Christabel Pankhurst Institute
Digital and AI technologies
As a large multidisciplinary community including over 350 researchers, one of the Institute’s research areas is concerned with digital and AI technologies and their potential to revolutionise health and care. This broad base of researchers and ‘intrapreneurs’ allows the Institute to conduct pioneering research that explores the use of digital and AI technologies to:
- understand the causes and progressions of diseases;
- develop new diagnostics and therapies;
- understand the complex interaction between health and environment;
- optimise the health and care system;
- develop new experimental methods;
- validate digital health technology.
The research takes three broad perspectives:
Algorithms
We develop innovative methods for analysing health and care data in order to discover new mechanisms, predict and detect disease onset, and model individual responses to treatment.
In this area, the University’s partnership with the Turing Institute is particularly important. The University has strengths in the use of real-world health data for predictive, precision and personalised medicine, in text analytics, and in imaging.
Applications range from cancer to musculoskeletal disease, and cardiovascular disorders.
Systems
We explore deployment of digital interventions in order to transform health and care services. This area typically draws upon algorithmic outputs from the first area to create person-centred care pathways.
Notable strengths exist in electronic audit and feedback, clinical decision support, and learning health systems, with most applications in primary care.
People
We research the use of digital technologies to improve the health and well-being of individuals through personal digital devices.
This area mostly focuses on prevention and management of long-term conditions. We have significant strengths in mobile health, wearable sensing, and behaviour change.
This area typically draws upon new algorithms, whilst in turn providing new sources of data and challenges for that area.

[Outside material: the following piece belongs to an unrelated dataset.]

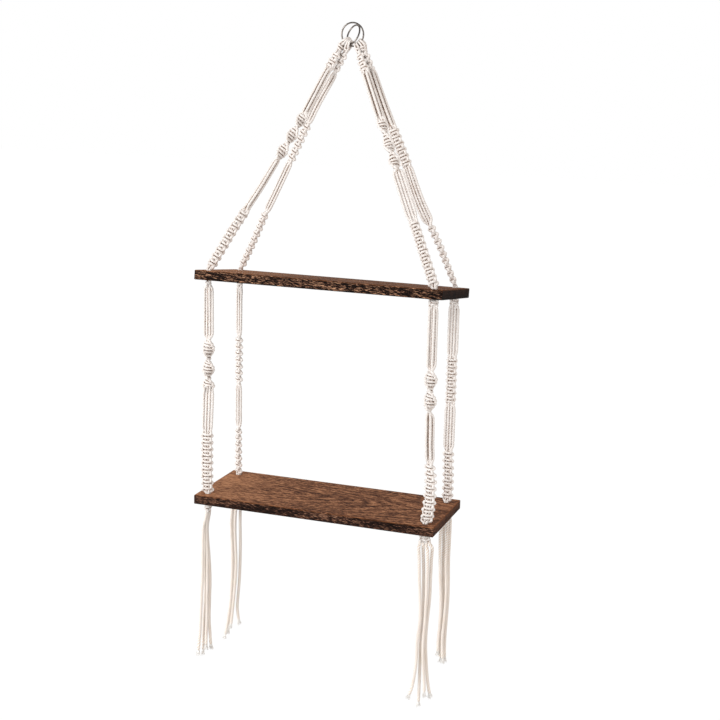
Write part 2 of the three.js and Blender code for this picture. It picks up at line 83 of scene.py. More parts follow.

These perspectives are underpinned by research in four technology areas:
Artificial intelligence
Artificial intelligence has the capability to improve health outcomes by supporting clinical decision-making. Recent breakthroughs in machine learning have revived excitement for this type of technology, and sparked new promises of radical improvement of healthcare services.
Risk prediction
Healthcare services worldwide are moving away from being reactive and focused on illness, and have embraced approaches that are proactive, preserve health, and prevent illness. This requires the ability to predict illness and disease progression before they actually happen – to predict risk.
Connected health
Connected health is the broad term for using network-based technologies to provide healthcare services remotely. It encompasses telehealth, mobile health, and the use of environmental, home-based and wearable sensor technologies for health. It has the potential to radically change healthcare delivery.
Learning health systems
Health systems, at any level of scale, become learning systems when they develop the ability to, continuously and routinely, study and improve themselves. Digital technologies have the potential to trigger this ability by defining, structuring, creating and reusing data and knowledge.